立木:冒頭で触れましたが、近年、自然災害の人的被害が災害時要援護者に集中している根本原因とその課題解決が遅れている要因は、決して地域の力が弱くなったり見放されたからではなく、逆に福祉の制度が整って在宅で暮らす高齢者が増えたからです。介護保険制度が始まった2000年時点で1カ月約130万人弱の高齢者が居宅サービスを使っていましたが、いまではその約3.5倍、460万人もの高齢者が居宅サービス使っている。その背景には日本が超高齢社会に突入したことがあります。非常に多くの高齢者が日本社会に存在し、それに対応するために介護保険制度を始めとした社会制度を整えました。しかしそれは平時の体制で、災害時の体制とは連動していないのです。ですから、福祉と防災を連結することの必要性ははっきり見えているのです。
防災士への期待については、私は滋賀県の防災士養成講座や防災危機管理の講師を務め、兵庫・福井県・富山県・石川県などでも講師をしてきて、地域の非常に熱心な防災士とお会いしています。地域レベルで防災力向上に貢献されていることに本当に頭が下がる思いです。別府市で最初に実施した「地域調整会議」(個別避難計画作成に関わる関係者の集まり。「ケース会議」とも言われる)にも、区長や民生委員、そして防災士にも当初から関わっていただいています。地域防災の立場から的確なアドバイスをいただく、それをみんなですり合わせて災害時ケアプランとして個別避難計画をつくる際の有力なパートナーですので、ぜひ今後も地域調整会議に加わってほしいと思います。福祉専門職、地域住民、防災士、地域の事業者がパートナーとなって、タッグチームとしてスクラムを組んでほしいのです。

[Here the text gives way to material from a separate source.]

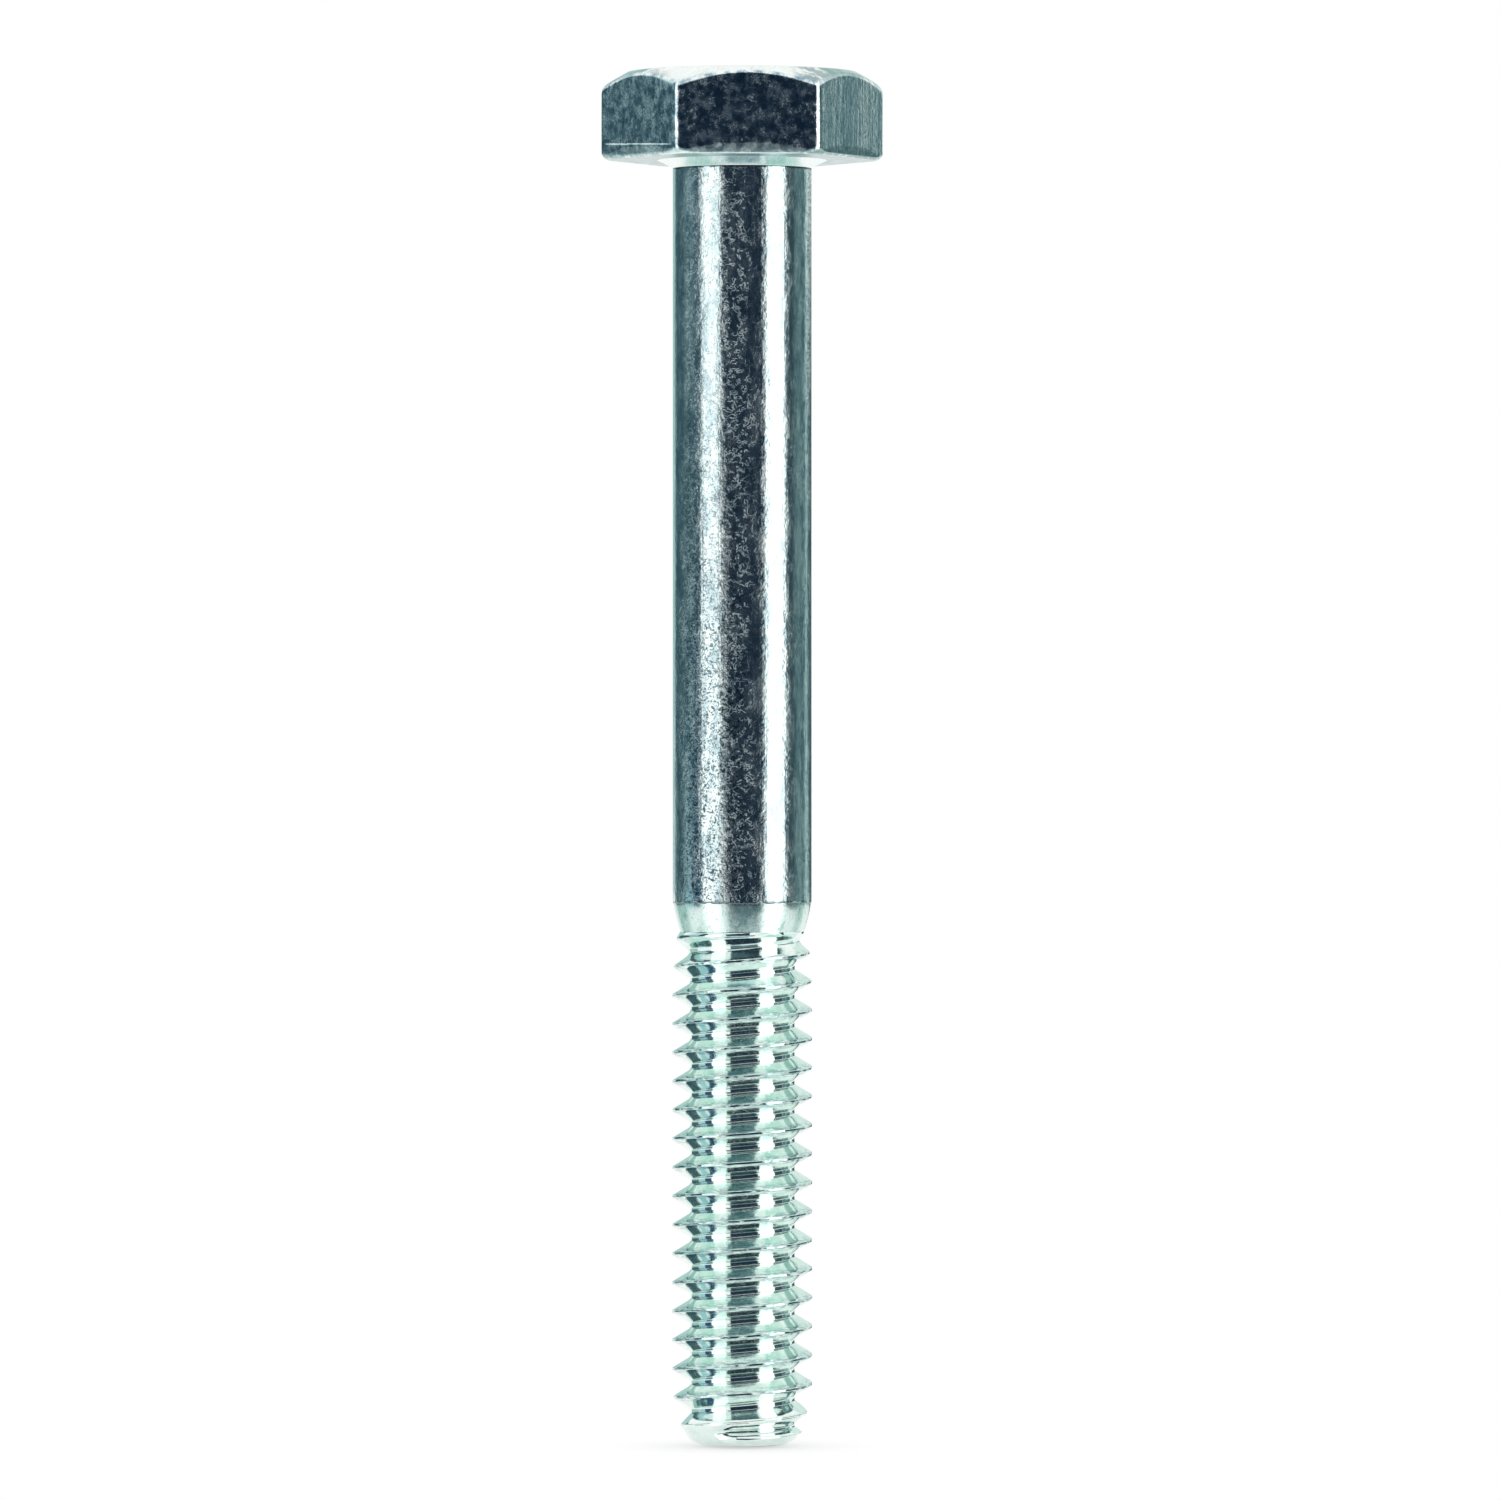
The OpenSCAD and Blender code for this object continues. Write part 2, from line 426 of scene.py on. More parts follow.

防災と福祉の連携と言いますが、「連携」は結果であり、連携するための手段・方法を示さなければなりません。これまでの福祉と防災の連携の取組みは、連携が大切だということを言うだけで、どうすれば連携が可能なのかは、実は一言も言っていません。連携を起こすもとになる行動が”越境”で、”越境”の結果として連携が起こるという構造なのです。
地域のすべての関係者がこの問題の解決にスクラムを組もう、ということをぜひ記事で伝えてほしいのです。私は「 恊働」という言葉を好みますが、「恊」の字に力が3つある意味は、まず当事者の力、そして防災士を含め地域力、さらに行政や専門職という公的な組織の力だと思っています。そして「恊」の字にあえて立心偏を使っています。立心偏は「心」(マインド)の略です。つまり3つの力を束ねるものが防災マインドです。ラグビーでみんながスクラムを組んで泥をかぶって前に進むように、防災マインドでスクラムを組む ――これが、『誰一人取り残さない防災』を実現する3つの力と1つのマインドだと確信しています。
*編集部注:「障がい」の表記について:「障害」の「害」に負のイメージがあるという取材先の見解から「障がい(者)」と表記。なお、国・政府関係の文言表記では常用漢字である「障害(者)」を使用。本紙も一般記事では「障害(者)」としています。